** START OF DATA SEGMENT **
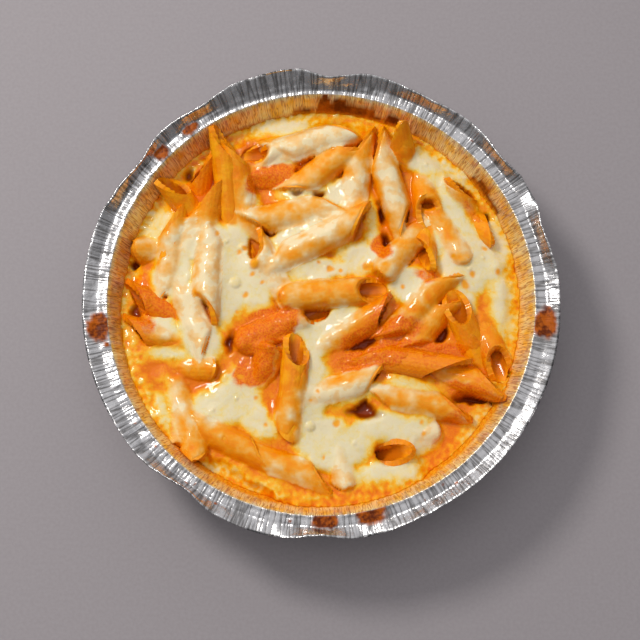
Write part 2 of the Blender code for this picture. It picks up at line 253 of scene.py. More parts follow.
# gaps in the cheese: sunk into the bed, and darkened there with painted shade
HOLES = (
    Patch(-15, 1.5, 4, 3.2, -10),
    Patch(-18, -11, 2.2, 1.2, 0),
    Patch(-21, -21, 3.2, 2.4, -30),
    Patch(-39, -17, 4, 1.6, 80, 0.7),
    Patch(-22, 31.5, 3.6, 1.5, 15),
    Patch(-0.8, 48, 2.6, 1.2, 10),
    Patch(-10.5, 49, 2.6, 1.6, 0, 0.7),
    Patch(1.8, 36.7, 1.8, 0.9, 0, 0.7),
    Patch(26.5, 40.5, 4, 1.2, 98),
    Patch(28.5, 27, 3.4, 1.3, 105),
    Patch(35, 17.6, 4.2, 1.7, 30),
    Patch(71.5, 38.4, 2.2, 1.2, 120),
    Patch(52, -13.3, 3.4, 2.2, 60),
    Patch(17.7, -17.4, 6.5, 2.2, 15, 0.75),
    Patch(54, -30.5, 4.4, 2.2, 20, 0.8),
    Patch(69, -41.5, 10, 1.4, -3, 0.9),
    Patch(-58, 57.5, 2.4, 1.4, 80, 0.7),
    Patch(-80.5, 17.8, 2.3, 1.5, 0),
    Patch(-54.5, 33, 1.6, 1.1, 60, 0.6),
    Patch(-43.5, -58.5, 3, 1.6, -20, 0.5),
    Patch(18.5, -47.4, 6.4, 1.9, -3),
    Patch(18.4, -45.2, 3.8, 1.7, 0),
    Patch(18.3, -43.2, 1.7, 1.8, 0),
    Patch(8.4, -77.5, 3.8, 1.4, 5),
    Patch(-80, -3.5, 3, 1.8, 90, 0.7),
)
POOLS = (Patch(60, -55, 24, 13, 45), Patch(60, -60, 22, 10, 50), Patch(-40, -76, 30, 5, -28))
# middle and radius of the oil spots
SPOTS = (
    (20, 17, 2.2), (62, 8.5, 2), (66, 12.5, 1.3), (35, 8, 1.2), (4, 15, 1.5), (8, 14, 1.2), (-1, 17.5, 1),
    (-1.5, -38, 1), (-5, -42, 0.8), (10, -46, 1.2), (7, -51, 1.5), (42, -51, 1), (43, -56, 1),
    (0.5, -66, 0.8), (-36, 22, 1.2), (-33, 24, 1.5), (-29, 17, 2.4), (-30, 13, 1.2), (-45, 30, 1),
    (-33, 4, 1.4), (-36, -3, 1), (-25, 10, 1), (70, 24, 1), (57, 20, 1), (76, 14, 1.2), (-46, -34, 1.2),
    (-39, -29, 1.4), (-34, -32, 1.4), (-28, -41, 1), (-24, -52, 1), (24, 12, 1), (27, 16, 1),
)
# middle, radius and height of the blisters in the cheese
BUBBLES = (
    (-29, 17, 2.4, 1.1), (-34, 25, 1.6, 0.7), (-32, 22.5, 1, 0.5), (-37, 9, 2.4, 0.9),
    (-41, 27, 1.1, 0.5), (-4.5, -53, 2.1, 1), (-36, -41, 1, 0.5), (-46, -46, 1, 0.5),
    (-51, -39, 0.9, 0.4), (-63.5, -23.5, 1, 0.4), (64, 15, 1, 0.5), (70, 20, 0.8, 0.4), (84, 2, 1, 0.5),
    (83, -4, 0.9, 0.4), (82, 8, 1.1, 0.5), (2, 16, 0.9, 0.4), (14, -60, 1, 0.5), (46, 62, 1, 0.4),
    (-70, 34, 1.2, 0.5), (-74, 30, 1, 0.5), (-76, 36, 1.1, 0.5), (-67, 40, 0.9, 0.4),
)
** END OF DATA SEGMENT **
Reproduce every line of the data verbatim.

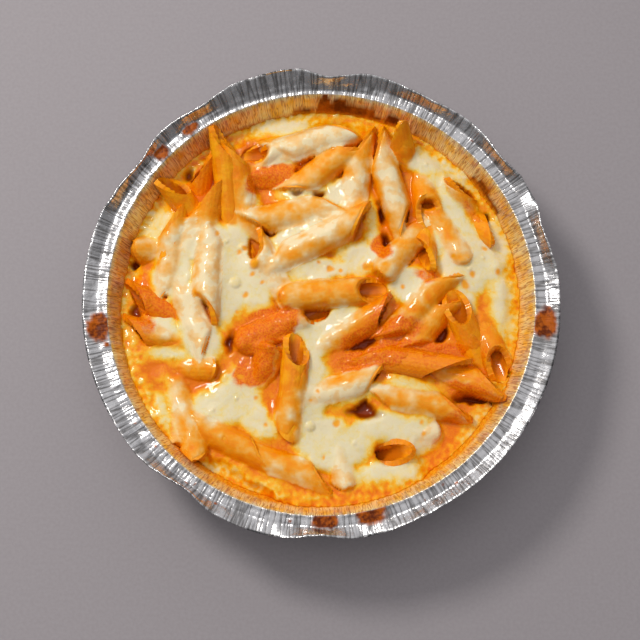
Write part 2 of the Blender code for this picture. It picks up at line 253 of scene.py. More parts follow.
# gaps in the cheese: sunk into the bed, and darkened there with painted shade
HOLES = (
    Patch(-15, 1.5, 4, 3.2, -10),
    Patch(-18, -11, 2.2, 1.2, 0),
    Patch(-21, -21, 3.2, 2.4, -30),
    Patch(-39, -17, 4, 1.6, 80, 0.7),
    Patch(-22, 31.5, 3.6, 1.5, 15),
    Patch(-0.8, 48, 2.6, 1.2, 10),
    Patch(-10.5, 49, 2.6, 1.6, 0, 0.7),
    Patch(1.8, 36.7, 1.8, 0.9, 0, 0.7),
    Patch(26.5, 40.5, 4, 1.2, 98),
    Patch(28.5, 27, 3.4, 1.3, 105),
    Patch(35, 17.6, 4.2, 1.7, 30),
    Patch(71.5, 38.4, 2.2, 1.2, 120),
    Patch(52, -13.3, 3.4, 2.2, 60),
    Patch(17.7, -17.4, 6.5, 2.2, 15, 0.75),
    Patch(54, -30.5, 4.4, 2.2, 20, 0.8),
    Patch(69, -41.5, 10, 1.4, -3, 0.9),
    Patch(-58, 57.5, 2.4, 1.4, 80, 0.7),
    Patch(-80.5, 17.8, 2.3, 1.5, 0),
    Patch(-54.5, 33, 1.6, 1.1, 60, 0.6),
    Patch(-43.5, -58.5, 3, 1.6, -20, 0.5),
    Patch(18.5, -47.4, 6.4, 1.9, -3),
    Patch(18.4, -45.2, 3.8, 1.7, 0),
    Patch(18.3, -43.2, 1.7, 1.8, 0),
    Patch(8.4, -77.5, 3.8, 1.4, 5),
    Patch(-80, -3.5, 3, 1.8, 90, 0.7),
)
POOLS = (Patch(60, -55, 24, 13, 45), Patch(60, -60, 22, 10, 50), Patch(-40, -76, 30, 5, -28))
# middle and radius of the oil spots
SPOTS = (
    (20, 17, 2.2), (62, 8.5, 2), (66, 12.5, 1.3), (35, 8, 1.2), (4, 15, 1.5), (8, 14, 1.2), (-1, 17.5, 1),
    (-1.5, -38, 1), (-5, -42, 0.8), (10, -46, 1.2), (7, -51, 1.5), (42, -51, 1), (43, -56, 1),
    (0.5, -66, 0.8), (-36, 22, 1.2), (-33, 24, 1.5), (-29, 17, 2.4), (-30, 13, 1.2), (-45, 30, 1),
    (-33, 4, 1.4), (-36, -3, 1), (-25, 10, 1), (70, 24, 1), (57, 20, 1), (76, 14, 1.2), (-46, -34, 1.2),
    (-39, -29, 1.4), (-34, -32, 1.4), (-28, -41, 1), (-24, -52, 1), (24, 12, 1), (27, 16, 1),
)
# middle, radius and height of the blisters in the cheese
BUBBLES = (
    (-29, 17, 2.4, 1.1), (-34, 25, 1.6, 0.7), (-32, 22.5, 1, 0.5), (-37, 9, 2.4, 0.9),
    (-41, 27, 1.1, 0.5), (-4.5, -53, 2.1, 1), (-36, -41, 1, 0.5), (-46, -46, 1, 0.5),
    (-51, -39, 0.9, 0.4), (-63.5, -23.5, 1, 0.4), (64, 15, 1, 0.5), (70, 20, 0.8, 0.4), (84, 2, 1, 0.5),
    (83, -4, 0.9, 0.4), (82, 8, 1.1, 0.5), (2, 16, 0.9, 0.4), (14, -60, 1, 0.5), (46, 62, 1, 0.4),
    (-70, 34, 1.2, 0.5), (-74, 30, 1, 0.5), (-76, 36, 1.1, 0.5), (-67, 40, 0.9, 0.4),
)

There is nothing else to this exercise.